Let’s look at some of the danger zones.
1. Food. What’s good for us isn’t always good for our pooch. Although your dog might look at you with eyes that suggest starvation is imminent, a big piece of turkey can cause more harm than good. Turkey skin is usually too greasy and fatty for your dog and might cause diarrhea and/or an upset stomach. In some instances, particularly with older dogs, this can even cause or exacerbate Pancreatitis. Turkey bones can splinter and cause real medical problems. Additionally, raw or undercooked turkey can contain Salmonella which is as toxic for dogs as it is for you.
Most people know that chocolate is something to keep away from dogs, but how many of you are aware that onions and garlic are also potentially dangerous to your pet? They both contain sulfides which can cause anemia in some dogs.
Walnuts, mushrooms and macadamia nuts are also on the forbidden list as is nutmeg which can actually be quite deadly.
2. Wrapping. Aluminum foil and plastic wrap are wonderful modern tools for helping store leftovers. However, dogs have been known to…gasp…steal leftovers and consume them with the foil and/or wrap still on them. So be aware and careful about where you put things.
3. Children and other guests. If your dog isn’t used to being around a lot of people, especially young kids, and you plan on having guests over for Thanksgiving, spend some time prior to the holidays getting the dog used to being around people. Take your dog somewhere that people frequent and, standing far enough away that the dog isn’t stressed, feed and praise the dog for all calm behavior. If you do this for a week or two, most dogs will be much more comfortable around people. If you have real concerns about the dog’s ability to interact, contact a professional trainer. Additionally many trainers suggest keeping your dog on a leash when she greets holiday guests. Although this might be a bit inconvenient, it will allow you to restrict your dogs jumping and possibly scaring guests. Once everyone has arrived and the dog is calm you can probably take her off the leash. Remember to never leave a dog on a leash unattended.
4. Sanctuary. Consider giving the dog a quiet place where she can retreat if things get too loud or intense for her. A spare room, the garage, anywhere that is away from the flow of traffic and, of course, safe.
5. Training. Although it might be a bit late to train your dog to listen (or listen better) to obedience commands in time for Thanksgiving, it is still important, and other holidays are right around the corner! Think about it. The more your dog listens, the easier she will be to control around guests and other distractions. Positive, balanced approaches to training are best as you want a pet that learns positively.

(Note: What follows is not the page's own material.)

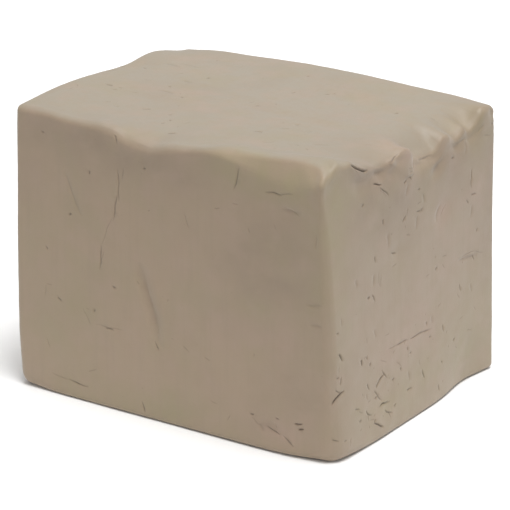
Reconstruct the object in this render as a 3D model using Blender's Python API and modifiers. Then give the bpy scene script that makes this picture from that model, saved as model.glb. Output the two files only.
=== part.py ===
"""A block of moist modelling clay, as it stands once its bag is off.

The block is one solid lump. It was cut square, and then it slumped a little: its edges are soft,
its top swells, its corners lean, and the cut end is ragged along its upper edge. It stands on a
flat underside. Units are metres, +Z is up, the long side runs along X, and the origin is the
middle of the underside.
"""

import bmesh
import bpy
from mathutils import Vector

# Driving dimensions
BLOCK_LENGTH = 0.218        # along X, between the two cut ends
BLOCK_DEPTH = 0.168         # along Y, front to back
BLOCK_HEIGHT = 0.164        # along Z
EDGE_SOFTNESS = 0.013       # from an edge to where its face turns flat
FOOT_SOFTNESS = 0.007       # the same on the foot, which the block's weight presses tighter
CAGE_STEP = 0.038           # the widest cell of the cage between the soft edges
SMOOTHING_LEVELS = 2
UNDERSIDE_SHARE = -0.999    # a point this low, as a share of the half-height, is on the underside

# The clay itself
CLAY_COLOUR = (0.371, 0.302, 0.235, 1.0)
CLAY_ROUGHNESS = 0.82

# How far each corner leans, as (side along X, Y, Z) and its push along X, Y, Z
CORNER_LEANS = {
    "front left foot": ((-1, -1, -1), (0.0030, -0.0035, 0.0)),
    "front right foot": ((1, -1, -1), (-0.0010, 0.0025, 0.0)),
    "back right foot": ((1, 1, -1), (0.0030, 0.0050, 0.0)),
    "front left shoulder": ((-1, -1, 1), (0.0030, 0.0015, 0.0015)),
    "front right shoulder": ((1, -1, 1), (-0.0050, -0.0040, -0.0010)),
    "back left shoulder": ((-1, 1, 1), (0.0, 0.0, 0.0015)),
    "back right shoulder": ((1, 1, 1), (0.0, -0.0010, -0.0025)),
}

# Soft swells and dents: where the middle is, as shares of the half-sizes from the block's centre,
# how far it reaches along X, Y and Z, and how far it pushes the clay at its middle
SWELLS = {
    "swollen left rim": ((-0.95, -0.35, 1.0), (0.030, 0.060, 0.040), (0.0, 0.0, 0.0040)),
    "hump at the back left": ((-0.80, 0.75, 1.0), (0.030, 0.030, 0.040), (0.0, 0.0, 0.0025)),
    "blunt back left corner": ((-1.0, 1.0, 0.6), (0.025, 0.025, 0.090), (0.0060, -0.0060, -0.0010)),
    "swollen back rim": ((0.15, 1.0, 1.0), (0.070, 0.030, 0.040), (0.0, 0.0010, 0.0035)),
    "pressed front rim": ((-0.12, -1.0, 1.0), (0.030, 0.022, 0.022), (0.0, -0.0020, -0.0040)),
    "shaved near corner": ((0.75, -1.0, 1.0), (0.045, 0.016, 0.016), (0.0, 0.0040, -0.0030)),
    "first bite of the end rim": ((1.0, -0.45, 1.0), (0.018, 0.020, 0.022), (-0.0030, 0.0, -0.0050)),
    "second bite of the end rim": ((1.0, 0.08, 1.0), (0.018, 0.022, 0.024), (-0.0030, 0.0, -0.0080)),
    "blunt near foot": ((1.0, -1.0, -1.0), (0.012, 0.012, 0.030), (-0.0020, 0.0020, 0.0)),
    "dent in the far foot": ((1.0, 0.60, -0.95), (0.020, 0.022, 0.020), (-0.0040, 0.0, 0.0)),
}


def clear_scene():
    """Removes whatever objects the scene starts with."""
    for old in list(bpy.data.objects):
        bpy.data.objects.remove(old, do_unlink=True)


def clay_material():
    """Matt, moist, warm grey-buff clay."""
    material = bpy.data.materials.new("clay")
    material.use_nodes = True
    shader = material.node_tree.nodes["Principled BSDF"]
    shader.inputs["Base Color"].default_value = CLAY_COLOUR
    shader.inputs["Roughness"].default_value = CLAY_ROUGHNESS
    shader.inputs["Metallic"].default_value = 0.0
    return material


def cage_lines(size, low_softness, high_softness):
    """Where the cage is cut along one side of the box: beside both edges, and evenly between."""
    low = -size / 2 + low_softness
    high = size / 2 - high_softness
    cells = max(1, round((high - low) / CAGE_STEP))
    return [low + (high - low) * step / cells for step in range(cells + 1)]


def cut_box():
    """A sharp box with its middle at the origin, cut into the cage's cells."""
    cage = bmesh.new()
    bmesh.ops.create_cube(cage, size=1.0)
    bmesh.ops.scale(cage, vec=(BLOCK_LENGTH, BLOCK_DEPTH, BLOCK_HEIGHT), verts=cage.verts)
    lines = (
        cage_lines(BLOCK_LENGTH, EDGE_SOFTNESS, EDGE_SOFTNESS),
        cage_lines(BLOCK_DEPTH, EDGE_SOFTNESS, EDGE_SOFTNESS),
        cage_lines(BLOCK_HEIGHT, FOOT_SOFTNESS, EDGE_SOFTNESS),
    )
    for axis, places in enumerate(lines):
        across = Vector((0.0, 0.0, 0.0))
        across[axis] = 1.0
        for place in places:
            everything = cage.verts[:] + cage.edges[:] + cage.faces[:]
            bmesh.ops.bisect_plane(cage, geom=everything, plane_co=across * place, plane_no=across)
    return cage


def lean(share):
    """The push of the leaning corners at a point, whose shares of the half-sizes are given."""
    push = Vector((0.0, 0.0, 0.0))
    for corner, corner_push in CORNER_LEANS.values():
        weight = 1.0
        for side, value in zip(corner, share):
            weight *= (1.0 + side * value) / 2.0
        push += weight * Vector(corner_push)
    return push


def swelling(point, half):
    """The push of all swells and dents at a point: each fades with the square of its distance."""
    push = Vector((0.0, 0.0, 0.0))
    for middle, reach, swell_push in SWELLS.values():
        away = [(point[i] - middle[i] * half[i]) / reach[i] for i in range(3)]
        push += 2.0 ** -sum(value * value for value in away) * Vector(swell_push)
    return push


def slump(cage):
    """Moves the cage's points as the clay has settled. The underside stays flat."""
    half = Vector((BLOCK_LENGTH, BLOCK_DEPTH, BLOCK_HEIGHT)) / 2
    for vert in cage.verts:
        share = [vert.co[i] / half[i] for i in range(3)]
        push = lean(share) + swelling(vert.co, half)
        if share[2] < UNDERSIDE_SHARE:
            push.z = 0.0
        vert.co += push


def stand_on_origin(block):
    """Moves the block's mesh so that the middle of its underside is at the origin."""
    view = bpy.context.evaluated_depsgraph_get()
    smooth = block.evaluated_get(view).to_mesh()
    middle = Vector((0.0, 0.0, 0.0))
    for axis in range(3):
        places = [vert.co[axis] for vert in smooth.vertices]
        middle[axis] = min(places) if axis == 2 else (min(places) + max(places)) / 2
    for vert in block.data.vertices:
        vert.co -= middle


def clay_block(collection):
    """The whole block: a cut box, slumped, and smoothed with Subdivision Surface."""
    cage = cut_box()
    slump(cage)
    mesh = bpy.data.meshes.new("clay_block")
    cage.to_mesh(mesh)
    cage.free()
    mesh.materials.append(clay_material())
    mesh.shade_smooth()
    block = bpy.data.objects.new("clay_block", mesh)
    collection.objects.link(block)
    smoothing = block.modifiers.new("smoothing", "SUBSURF")
    smoothing.levels = SMOOTHING_LEVELS
    smoothing.render_levels = SMOOTHING_LEVELS
    stand_on_origin(block)
    return block


def main():
    clear_scene()
    collection = bpy.data.collections.new("modelling_clay_block")
    bpy.context.scene.collection.children.link(collection)
    clay_block(collection)


main()
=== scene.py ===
# %% [markdown]
# # A block of moist modelling clay
# Potters and sculptors buy clay as a block in a bag. Out of the bag it is one solid lump, cut
# square and then slumped a little under its own weight. There are no parts to put together, so
# the whole lesson is about one surface: how a plain box becomes a believable lump of clay, with
# soft edges, a ragged rim, creases, cracks and pits, and what a matt, moist skin looks like.
#
# The frame comes first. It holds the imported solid, whose place and size this surface keeps.

import math

import bmesh
import bpy
import numpy as np
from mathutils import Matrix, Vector


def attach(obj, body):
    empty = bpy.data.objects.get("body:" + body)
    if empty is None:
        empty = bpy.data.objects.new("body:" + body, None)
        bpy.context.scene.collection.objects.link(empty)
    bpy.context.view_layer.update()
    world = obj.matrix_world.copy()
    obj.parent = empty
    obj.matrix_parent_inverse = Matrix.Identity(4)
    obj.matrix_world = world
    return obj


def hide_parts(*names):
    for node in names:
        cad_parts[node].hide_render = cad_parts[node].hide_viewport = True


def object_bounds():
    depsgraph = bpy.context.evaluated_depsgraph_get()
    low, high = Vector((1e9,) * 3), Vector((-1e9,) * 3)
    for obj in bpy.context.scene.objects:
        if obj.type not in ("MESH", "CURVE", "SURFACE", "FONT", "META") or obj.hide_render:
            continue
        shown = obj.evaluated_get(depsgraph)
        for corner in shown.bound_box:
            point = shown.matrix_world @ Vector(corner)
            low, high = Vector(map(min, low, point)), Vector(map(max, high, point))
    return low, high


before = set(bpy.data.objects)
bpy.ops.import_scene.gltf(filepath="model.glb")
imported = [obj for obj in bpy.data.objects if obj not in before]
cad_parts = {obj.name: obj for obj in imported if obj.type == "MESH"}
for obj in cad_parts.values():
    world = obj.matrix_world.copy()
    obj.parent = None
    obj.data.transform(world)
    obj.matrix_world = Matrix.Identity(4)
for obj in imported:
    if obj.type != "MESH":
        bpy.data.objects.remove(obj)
cad_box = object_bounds()
cad_low, cad_high = (np.array(corner) for corner in cad_box)
print("CAD box, mm:", np.round((cad_high - cad_low) * 1000, 1))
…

Get the rest of the family involved as well as these skills will last well beyond the holiday season.
Teach your dog not to run out of doors or gates as these might be left open more often during the holidays. Basic boundary training is an essential part of any dog training program.
Finally, make sure that your dog wears tags just in case she gets out during this or any other times. All dogs should be microchipped too.
By taking these simple, important precautions, the holidays can be a wonderful time for everyone, including your furry friends.
Steve Appelbaum is the president of Animal Behavior College, the largest animal career vocational school of its kind in North America. He has been a professional dog trainer for over 30 years and is a published author, lecturer, and animal podcast co-host.